Aramco Stadium
- Planned design of the stadium
- Interactive map of Aramco Stadium
- Location: Khobar, Eastern Province, Saudi Arabia
- Coordinates: 26°21′54″N 50°10′52″E﻿ / ﻿26.365°N 50.181°E
- Owner: ROSHN Group
- Operator: Saudi Aramco
- Capacity: 47,000
- Surface: Hybrid grass
- Scoreboard: Yes
- Field size: Field of play: 105m × 68m Pitch area: 125m × 85m
- Parking: 9000

Construction
- Groundbreaking: July 31, 2024; 2 years ago
- Cost: SAR3.7 billion (US$1 billion)
- Architect: Populous
- Main contractors: BESIX and ALBAWANI

Tenants
- Al-Qadsiah FC (planned) Al-Qadsiah FC (women) (planned) Major sporting events hosted; 2027 AFC Asian Cup (planned) 2034 FIFA World Cup (planned);

Website
- aramcostadium.com

= Aramco Stadium =

Stadium in Khobar, Saudi Arabia

Aramco Stadium, (Note: Arabic: ملعب أرامكو (romanized: Malʿab Ārāmkū), also known as Saudi Aramco Stadium) is an under-construction multi-purpose stadium located in the north of Khobar, Saudi Arabia. The stadium will be owned by the ROSHN Group and operated by Saudi Aramco, serving as the home stadium for Al-Qadsiah FC. The stadium will have a capacity of 47,000 people and is scheduled to host matches for the 2027 AFC Asian Cup and the 2034 FIFA World Cup.

== History ==
The stadium was built to serve as the home ground for Al-Qadsiah FC and to host matches for the 2027 AFC Asian Cup and the 2034 FIFA World Cup. Saudi Aramco announced plans to build the 47,000-seat Aramco Stadium in Khobar on 31 July 2024. Developed as an asset owned by the ROSHN Group for SAR 3.7 billion, the venue was designed by architectural firm Populous based on Arabian Gulf whirlpools and sails. Groundbreaking began in early 2024 with a completion target of late 2026. The 800,000-square-meter site features an integrated climate control system.

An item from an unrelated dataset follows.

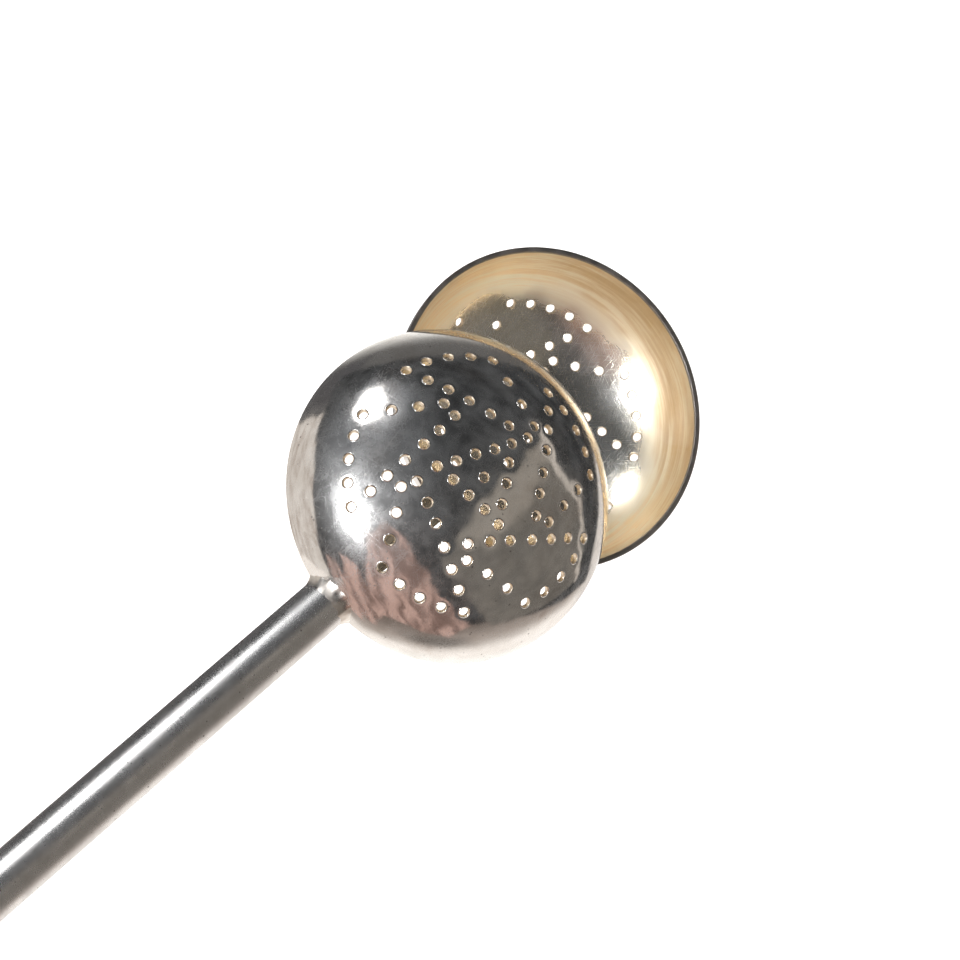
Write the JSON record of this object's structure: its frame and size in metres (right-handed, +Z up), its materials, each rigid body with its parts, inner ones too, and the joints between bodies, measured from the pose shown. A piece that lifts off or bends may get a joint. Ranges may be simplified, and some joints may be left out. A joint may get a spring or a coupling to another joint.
{
  "type": "sliding tea ball infuser",
  "caption": "Flattened tea ball of perforated metal cups on a tubular handle; a push knob slides one cup along the handle's axis to open the ball.",
  "frame": {"origin": "middle of the handle's tube on its axis, where the handle is held", "axes": "+Z up the handle, from the ball to the push knob; the fixed cup bulges towards -Y and the sliding cup towards +Y"},
  "size_m": [0.038, 0.0221, 0.1669],
  "materials": {
    "cup_plate": "polished silver plate, lightly tarnished and scratched, gilt inside",
    "handle_plate": "polished silver plate with fine wear",
    "solder": "uneven soft solder, dull",
    "brass": "turned",
    "rod_metal": "drawn",
    "pin_steel": "plain",
    "spring_steel": "plain"
  },
  "bodies": {
    "handle": {"handle_tube": "handle_plate", "fixed_cup": "cup_plate", "cup_solder": "solder", "front_bush": "brass", "end_cap": "handle_plate"},
    "plunger": {"sliding_cup": "cup_plate", "rod_solder": "solder", "slide_rod": "rod_metal", "coupler": "brass", "coupler_pins": "pin_steel", "friction_spring": "spring_steel", "spring_rivet": "pin_steel", "plunger_stem": "rod_metal", "knob": "handle_plate", "knob_pin": "pin_steel"}
  },
  "joints": [
    {"name": "cup_slide", "type": "slide", "parent": "handle", "child": "plunger", "axis": [0, 0, 1], "range_m": [-0.001, 0.017]}
  ]
}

Two safety incidents occurred during construction: a fatal accident involving a Pakistani laborer on 12 March 2025, and a minor localized fire on 16 January 2026 that emergency services contained within ten minutes. Upon opening, Al-Qadsiah FC will relocate to the venue, replacing their previous tenancy at the Prince Mohamed bin Fahd Stadium.

== Design ==
The planned design resembles a whirlpool inspired by the natural water spirals found along the coast of Khobar. The interior bowl has a seating capacity of 47,000 and features integrated cooling systems and built-in air conditioning to regulate temperatures for both players and spectators.

== Management ==
The stadium is owned by the ROSHN Group and operated by Saudi Aramco under a 25-year concession agreement. On 13 April 2026, Saudi Aramco established a wholly owned subsidiary, the Aramco Stadium Company, to handle the venue's commercial operations and facility management. Matthew Kittle was appointed as the company's chief executive officer.